§ RECORDED DATA
********

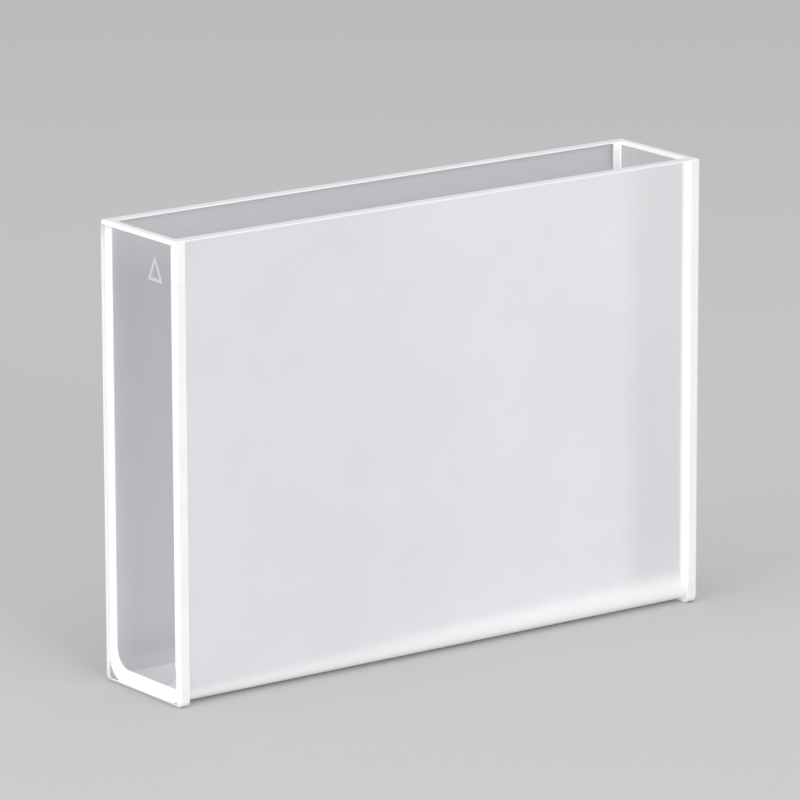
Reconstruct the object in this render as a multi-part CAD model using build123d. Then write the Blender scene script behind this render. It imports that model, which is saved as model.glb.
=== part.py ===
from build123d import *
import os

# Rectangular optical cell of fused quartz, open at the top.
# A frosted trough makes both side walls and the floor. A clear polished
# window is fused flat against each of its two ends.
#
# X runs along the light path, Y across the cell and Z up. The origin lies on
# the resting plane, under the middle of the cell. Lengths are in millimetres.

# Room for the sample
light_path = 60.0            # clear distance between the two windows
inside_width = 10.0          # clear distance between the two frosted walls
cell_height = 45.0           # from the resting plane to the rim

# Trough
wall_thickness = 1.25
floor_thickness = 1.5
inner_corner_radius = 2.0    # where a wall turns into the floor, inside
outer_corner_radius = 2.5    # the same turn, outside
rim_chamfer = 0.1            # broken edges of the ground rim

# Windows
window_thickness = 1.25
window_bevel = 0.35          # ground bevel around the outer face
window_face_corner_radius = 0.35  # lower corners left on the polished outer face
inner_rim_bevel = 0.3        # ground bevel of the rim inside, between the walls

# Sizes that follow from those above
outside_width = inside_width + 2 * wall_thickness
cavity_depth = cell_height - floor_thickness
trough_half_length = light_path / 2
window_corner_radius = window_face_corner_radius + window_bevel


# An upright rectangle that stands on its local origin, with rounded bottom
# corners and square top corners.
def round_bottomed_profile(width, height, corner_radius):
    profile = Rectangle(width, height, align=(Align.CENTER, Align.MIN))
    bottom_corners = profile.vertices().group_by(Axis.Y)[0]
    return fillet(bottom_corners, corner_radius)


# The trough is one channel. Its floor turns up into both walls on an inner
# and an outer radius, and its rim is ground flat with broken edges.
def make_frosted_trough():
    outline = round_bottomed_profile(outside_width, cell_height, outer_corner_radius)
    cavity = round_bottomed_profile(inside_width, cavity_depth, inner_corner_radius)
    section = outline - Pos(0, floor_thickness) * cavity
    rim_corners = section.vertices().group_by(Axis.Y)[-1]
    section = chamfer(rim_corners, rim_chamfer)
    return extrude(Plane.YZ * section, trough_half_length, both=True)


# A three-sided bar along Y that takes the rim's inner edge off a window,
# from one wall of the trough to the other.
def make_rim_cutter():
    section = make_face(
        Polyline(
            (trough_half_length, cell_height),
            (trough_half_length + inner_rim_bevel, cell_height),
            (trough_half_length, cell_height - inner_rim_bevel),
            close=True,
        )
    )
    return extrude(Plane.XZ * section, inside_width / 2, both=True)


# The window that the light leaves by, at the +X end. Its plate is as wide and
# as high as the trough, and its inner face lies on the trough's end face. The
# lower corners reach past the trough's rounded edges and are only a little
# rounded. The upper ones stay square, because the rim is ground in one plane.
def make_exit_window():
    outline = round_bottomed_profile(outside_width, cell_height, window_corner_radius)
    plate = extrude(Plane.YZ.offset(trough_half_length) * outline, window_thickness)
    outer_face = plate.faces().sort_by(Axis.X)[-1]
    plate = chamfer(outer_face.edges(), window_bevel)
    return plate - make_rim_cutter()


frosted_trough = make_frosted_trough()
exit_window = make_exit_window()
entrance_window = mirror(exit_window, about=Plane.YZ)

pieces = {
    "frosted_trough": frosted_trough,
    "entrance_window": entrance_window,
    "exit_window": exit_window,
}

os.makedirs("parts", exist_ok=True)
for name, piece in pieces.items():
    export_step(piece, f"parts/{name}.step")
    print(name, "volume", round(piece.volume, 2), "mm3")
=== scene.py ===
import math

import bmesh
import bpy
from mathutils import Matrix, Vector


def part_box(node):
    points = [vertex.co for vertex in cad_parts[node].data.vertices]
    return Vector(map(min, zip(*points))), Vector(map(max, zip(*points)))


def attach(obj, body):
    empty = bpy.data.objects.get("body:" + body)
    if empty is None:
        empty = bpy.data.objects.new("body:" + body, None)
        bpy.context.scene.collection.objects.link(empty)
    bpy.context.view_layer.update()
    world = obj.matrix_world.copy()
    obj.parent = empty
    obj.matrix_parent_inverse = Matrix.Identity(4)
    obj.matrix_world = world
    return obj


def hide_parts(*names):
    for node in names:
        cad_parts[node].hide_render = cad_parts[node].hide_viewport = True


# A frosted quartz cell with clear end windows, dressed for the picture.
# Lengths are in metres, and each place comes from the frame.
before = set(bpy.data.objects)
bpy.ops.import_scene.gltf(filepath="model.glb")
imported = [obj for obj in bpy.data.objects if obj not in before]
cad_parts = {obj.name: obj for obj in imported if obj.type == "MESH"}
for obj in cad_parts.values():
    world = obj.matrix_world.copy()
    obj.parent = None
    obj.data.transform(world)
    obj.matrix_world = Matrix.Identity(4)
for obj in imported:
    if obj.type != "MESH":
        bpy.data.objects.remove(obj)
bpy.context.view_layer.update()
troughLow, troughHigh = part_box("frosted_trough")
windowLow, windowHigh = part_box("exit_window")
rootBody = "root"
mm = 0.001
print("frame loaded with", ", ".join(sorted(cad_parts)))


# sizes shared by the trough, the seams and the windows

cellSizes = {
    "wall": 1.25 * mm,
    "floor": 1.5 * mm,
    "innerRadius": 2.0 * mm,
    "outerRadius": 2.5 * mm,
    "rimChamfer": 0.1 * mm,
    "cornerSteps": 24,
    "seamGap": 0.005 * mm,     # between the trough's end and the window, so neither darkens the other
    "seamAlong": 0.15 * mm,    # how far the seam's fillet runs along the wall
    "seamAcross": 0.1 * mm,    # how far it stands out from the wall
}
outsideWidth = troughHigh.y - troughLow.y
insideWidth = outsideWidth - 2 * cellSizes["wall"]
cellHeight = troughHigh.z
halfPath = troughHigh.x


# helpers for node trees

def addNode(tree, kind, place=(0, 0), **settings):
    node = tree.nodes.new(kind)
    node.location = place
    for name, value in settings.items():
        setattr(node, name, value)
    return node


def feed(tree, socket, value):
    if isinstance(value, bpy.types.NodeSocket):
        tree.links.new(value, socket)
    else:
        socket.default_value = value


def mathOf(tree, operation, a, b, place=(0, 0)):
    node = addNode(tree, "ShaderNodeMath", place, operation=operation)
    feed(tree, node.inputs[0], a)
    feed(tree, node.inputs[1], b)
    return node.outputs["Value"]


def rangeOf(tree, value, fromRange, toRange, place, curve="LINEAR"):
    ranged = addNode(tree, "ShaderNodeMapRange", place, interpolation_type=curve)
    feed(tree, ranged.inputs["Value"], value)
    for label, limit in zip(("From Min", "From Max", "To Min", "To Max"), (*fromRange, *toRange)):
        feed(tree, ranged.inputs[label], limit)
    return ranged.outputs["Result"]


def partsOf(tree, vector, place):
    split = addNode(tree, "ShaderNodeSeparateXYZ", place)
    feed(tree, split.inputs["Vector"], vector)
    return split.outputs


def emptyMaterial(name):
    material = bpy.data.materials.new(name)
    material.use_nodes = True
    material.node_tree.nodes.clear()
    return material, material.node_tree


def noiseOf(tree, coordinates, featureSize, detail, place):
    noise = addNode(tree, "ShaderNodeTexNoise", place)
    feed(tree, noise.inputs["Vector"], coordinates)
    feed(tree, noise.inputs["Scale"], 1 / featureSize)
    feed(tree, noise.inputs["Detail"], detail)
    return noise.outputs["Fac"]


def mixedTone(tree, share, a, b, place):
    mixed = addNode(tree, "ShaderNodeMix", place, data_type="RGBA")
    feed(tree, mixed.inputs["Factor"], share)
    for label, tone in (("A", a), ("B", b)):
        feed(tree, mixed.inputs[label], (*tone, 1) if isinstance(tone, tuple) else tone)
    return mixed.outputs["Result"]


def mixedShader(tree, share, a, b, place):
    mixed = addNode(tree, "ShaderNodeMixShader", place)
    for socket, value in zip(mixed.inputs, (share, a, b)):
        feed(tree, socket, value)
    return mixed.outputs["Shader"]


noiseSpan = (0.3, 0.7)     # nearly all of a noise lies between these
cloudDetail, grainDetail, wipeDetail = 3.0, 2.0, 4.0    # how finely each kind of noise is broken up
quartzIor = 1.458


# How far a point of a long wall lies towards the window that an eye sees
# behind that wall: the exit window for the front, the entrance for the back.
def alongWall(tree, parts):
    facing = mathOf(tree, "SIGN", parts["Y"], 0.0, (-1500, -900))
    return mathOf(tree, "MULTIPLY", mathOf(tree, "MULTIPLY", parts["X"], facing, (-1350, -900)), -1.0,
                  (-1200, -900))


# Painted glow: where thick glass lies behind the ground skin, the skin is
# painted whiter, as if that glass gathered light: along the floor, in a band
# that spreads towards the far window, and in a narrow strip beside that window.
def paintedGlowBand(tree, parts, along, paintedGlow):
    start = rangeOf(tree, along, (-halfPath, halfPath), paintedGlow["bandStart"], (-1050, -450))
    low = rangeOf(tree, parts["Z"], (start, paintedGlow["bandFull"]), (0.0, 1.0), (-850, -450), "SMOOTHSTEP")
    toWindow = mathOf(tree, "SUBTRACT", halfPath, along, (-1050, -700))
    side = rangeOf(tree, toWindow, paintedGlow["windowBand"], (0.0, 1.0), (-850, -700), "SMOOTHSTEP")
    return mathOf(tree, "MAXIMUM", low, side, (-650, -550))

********

§ DIRECTIVE
Copy out only the lines running from the beginning of the data to the line with "window_corner_radius = window_face_corner_radius", both ends included.

§ WRITTEN ANSWER
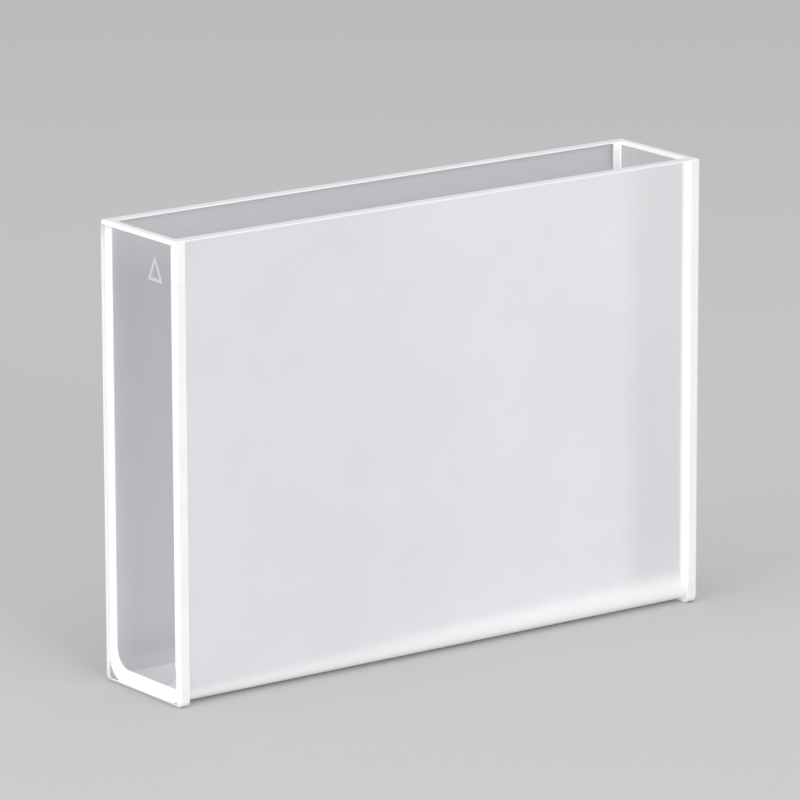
Reconstruct the object in this render as a multi-part CAD model using build123d. Then write the Blender scene script behind this render. It imports that model, which is saved as model.glb.
=== part.py ===
from build123d import *
import os

# Rectangular optical cell of fused quartz, open at the top.
# A frosted trough makes both side walls and the floor. A clear polished
# window is fused flat against each of its two ends.
#
# X runs along the light path, Y across the cell and Z up. The origin lies on
# the resting plane, under the middle of the cell. Lengths are in millimetres.

# Room for the sample
light_path = 60.0            # clear distance between the two windows
inside_width = 10.0          # clear distance between the two frosted walls
cell_height = 45.0           # from the resting plane to the rim

# Trough
wall_thickness = 1.25
floor_thickness = 1.5
inner_corner_radius = 2.0    # where a wall turns into the floor, inside
outer_corner_radius = 2.5    # the same turn, outside
rim_chamfer = 0.1            # broken edges of the ground rim

# Windows
window_thickness = 1.25
window_bevel = 0.35          # ground bevel around the outer face
window_face_corner_radius = 0.35  # lower corners left on the polished outer face
inner_rim_bevel = 0.3        # ground bevel of the rim inside, between the walls

# Sizes that follow from those above
outside_width = inside_width + 2 * wall_thickness
cavity_depth = cell_height - floor_thickness
trough_half_length = light_path / 2
window_corner_radius = window_face_corner_radius + window_bevel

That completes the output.